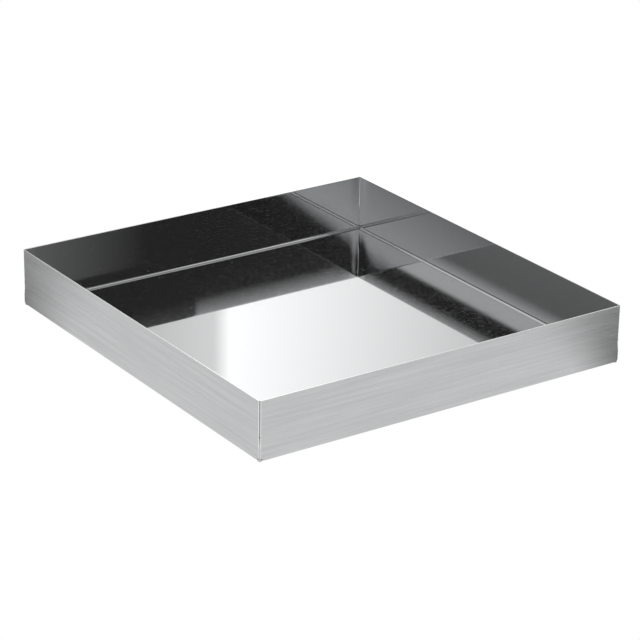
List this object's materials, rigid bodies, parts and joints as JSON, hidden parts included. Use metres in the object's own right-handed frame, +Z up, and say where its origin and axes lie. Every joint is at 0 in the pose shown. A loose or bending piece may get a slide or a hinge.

★ ★ ★

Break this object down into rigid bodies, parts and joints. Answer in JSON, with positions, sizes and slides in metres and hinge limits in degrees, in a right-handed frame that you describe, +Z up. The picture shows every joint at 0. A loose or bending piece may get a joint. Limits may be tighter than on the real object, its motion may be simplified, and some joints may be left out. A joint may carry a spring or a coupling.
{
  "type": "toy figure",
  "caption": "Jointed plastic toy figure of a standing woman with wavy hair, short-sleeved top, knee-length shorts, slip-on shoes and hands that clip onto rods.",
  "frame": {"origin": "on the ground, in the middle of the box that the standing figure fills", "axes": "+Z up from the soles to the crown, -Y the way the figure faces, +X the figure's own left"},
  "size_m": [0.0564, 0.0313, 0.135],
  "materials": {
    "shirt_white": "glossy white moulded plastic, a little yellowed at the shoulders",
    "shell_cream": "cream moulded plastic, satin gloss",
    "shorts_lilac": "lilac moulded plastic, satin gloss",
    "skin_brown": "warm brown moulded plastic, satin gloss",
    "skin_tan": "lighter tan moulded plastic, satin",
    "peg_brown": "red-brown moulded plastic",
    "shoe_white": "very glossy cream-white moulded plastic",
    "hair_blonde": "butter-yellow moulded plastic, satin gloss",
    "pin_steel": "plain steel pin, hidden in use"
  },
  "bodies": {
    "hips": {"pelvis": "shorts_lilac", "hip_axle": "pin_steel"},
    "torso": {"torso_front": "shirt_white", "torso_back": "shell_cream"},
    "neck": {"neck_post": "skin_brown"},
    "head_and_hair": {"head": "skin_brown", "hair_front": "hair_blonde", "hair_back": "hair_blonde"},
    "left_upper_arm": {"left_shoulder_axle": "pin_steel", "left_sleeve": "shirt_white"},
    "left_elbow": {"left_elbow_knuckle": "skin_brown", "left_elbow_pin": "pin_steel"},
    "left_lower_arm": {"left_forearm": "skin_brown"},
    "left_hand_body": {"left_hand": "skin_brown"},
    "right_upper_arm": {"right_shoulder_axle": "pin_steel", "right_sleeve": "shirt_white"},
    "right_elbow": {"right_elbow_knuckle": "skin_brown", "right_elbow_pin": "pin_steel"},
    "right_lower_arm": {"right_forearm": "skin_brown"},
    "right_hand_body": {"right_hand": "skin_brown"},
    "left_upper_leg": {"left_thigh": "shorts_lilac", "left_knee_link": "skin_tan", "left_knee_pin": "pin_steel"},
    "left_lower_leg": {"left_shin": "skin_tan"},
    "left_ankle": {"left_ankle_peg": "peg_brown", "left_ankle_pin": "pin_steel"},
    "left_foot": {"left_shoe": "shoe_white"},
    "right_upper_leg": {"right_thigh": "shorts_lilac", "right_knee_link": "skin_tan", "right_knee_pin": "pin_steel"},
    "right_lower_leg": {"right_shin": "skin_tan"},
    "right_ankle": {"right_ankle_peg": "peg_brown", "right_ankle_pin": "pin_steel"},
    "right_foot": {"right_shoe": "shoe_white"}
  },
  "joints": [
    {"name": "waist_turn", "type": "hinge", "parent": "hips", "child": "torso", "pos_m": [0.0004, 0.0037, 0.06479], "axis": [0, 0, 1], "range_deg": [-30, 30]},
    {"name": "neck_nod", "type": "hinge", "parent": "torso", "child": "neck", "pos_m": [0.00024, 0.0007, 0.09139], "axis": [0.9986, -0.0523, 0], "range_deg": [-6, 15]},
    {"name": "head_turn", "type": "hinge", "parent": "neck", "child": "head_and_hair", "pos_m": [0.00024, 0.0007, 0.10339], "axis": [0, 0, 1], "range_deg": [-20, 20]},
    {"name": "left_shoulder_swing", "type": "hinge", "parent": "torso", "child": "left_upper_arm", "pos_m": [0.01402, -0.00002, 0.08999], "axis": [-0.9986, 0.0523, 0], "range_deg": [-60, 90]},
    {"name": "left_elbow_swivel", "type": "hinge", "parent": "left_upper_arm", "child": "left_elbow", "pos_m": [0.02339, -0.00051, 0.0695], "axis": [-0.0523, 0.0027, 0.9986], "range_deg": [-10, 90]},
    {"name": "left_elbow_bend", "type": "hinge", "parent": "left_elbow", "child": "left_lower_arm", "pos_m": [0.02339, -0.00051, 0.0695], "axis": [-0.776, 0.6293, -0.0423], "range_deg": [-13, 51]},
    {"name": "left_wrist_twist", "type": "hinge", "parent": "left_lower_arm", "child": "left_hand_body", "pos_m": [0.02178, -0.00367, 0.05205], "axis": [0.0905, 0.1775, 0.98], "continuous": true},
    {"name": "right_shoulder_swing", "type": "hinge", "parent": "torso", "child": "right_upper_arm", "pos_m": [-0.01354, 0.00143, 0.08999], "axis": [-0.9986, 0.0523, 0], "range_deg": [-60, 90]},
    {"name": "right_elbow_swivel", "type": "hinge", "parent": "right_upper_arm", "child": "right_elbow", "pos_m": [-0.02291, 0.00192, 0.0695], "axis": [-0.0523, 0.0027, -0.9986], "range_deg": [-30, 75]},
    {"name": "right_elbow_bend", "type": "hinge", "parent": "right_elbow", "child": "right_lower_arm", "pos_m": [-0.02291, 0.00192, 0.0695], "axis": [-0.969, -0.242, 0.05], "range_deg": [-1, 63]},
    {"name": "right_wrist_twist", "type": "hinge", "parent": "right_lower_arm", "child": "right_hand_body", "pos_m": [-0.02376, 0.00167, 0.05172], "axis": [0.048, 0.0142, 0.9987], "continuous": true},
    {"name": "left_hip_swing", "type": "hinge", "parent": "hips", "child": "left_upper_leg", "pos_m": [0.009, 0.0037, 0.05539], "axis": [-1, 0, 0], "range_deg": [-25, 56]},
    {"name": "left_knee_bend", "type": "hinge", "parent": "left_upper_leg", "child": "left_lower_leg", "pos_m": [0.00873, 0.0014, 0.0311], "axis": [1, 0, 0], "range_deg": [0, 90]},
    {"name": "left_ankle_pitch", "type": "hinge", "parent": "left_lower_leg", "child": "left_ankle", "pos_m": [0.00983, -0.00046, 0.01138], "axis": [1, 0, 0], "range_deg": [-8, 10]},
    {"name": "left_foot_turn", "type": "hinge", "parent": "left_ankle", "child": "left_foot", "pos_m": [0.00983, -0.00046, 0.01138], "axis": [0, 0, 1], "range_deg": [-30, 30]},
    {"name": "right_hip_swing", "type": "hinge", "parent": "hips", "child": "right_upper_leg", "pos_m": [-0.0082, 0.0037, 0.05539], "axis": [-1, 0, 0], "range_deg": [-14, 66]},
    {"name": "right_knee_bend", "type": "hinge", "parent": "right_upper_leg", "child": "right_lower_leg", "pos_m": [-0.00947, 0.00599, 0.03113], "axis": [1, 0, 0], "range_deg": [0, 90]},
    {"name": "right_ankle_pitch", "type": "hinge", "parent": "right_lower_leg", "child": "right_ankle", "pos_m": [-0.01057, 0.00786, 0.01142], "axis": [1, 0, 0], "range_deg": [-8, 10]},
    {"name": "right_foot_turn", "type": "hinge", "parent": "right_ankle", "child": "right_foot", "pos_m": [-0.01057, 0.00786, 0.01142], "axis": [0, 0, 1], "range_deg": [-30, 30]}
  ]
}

★ ★ ★

* PROBLEM DETAILS
Look through the material above. Copy each line where the word "hidden" appears.

* RESPONSE
List this object's materials, rigid bodies, parts and joints as JSON, hidden parts included. Use metres in the object's own right-handed frame, +Z up, and say where its origin and axes lie. Every joint is at 0 in the pose shown. A loose or bending piece may get a slide or a hinge.
    "pin_steel": "plain steel pin, hidden in use"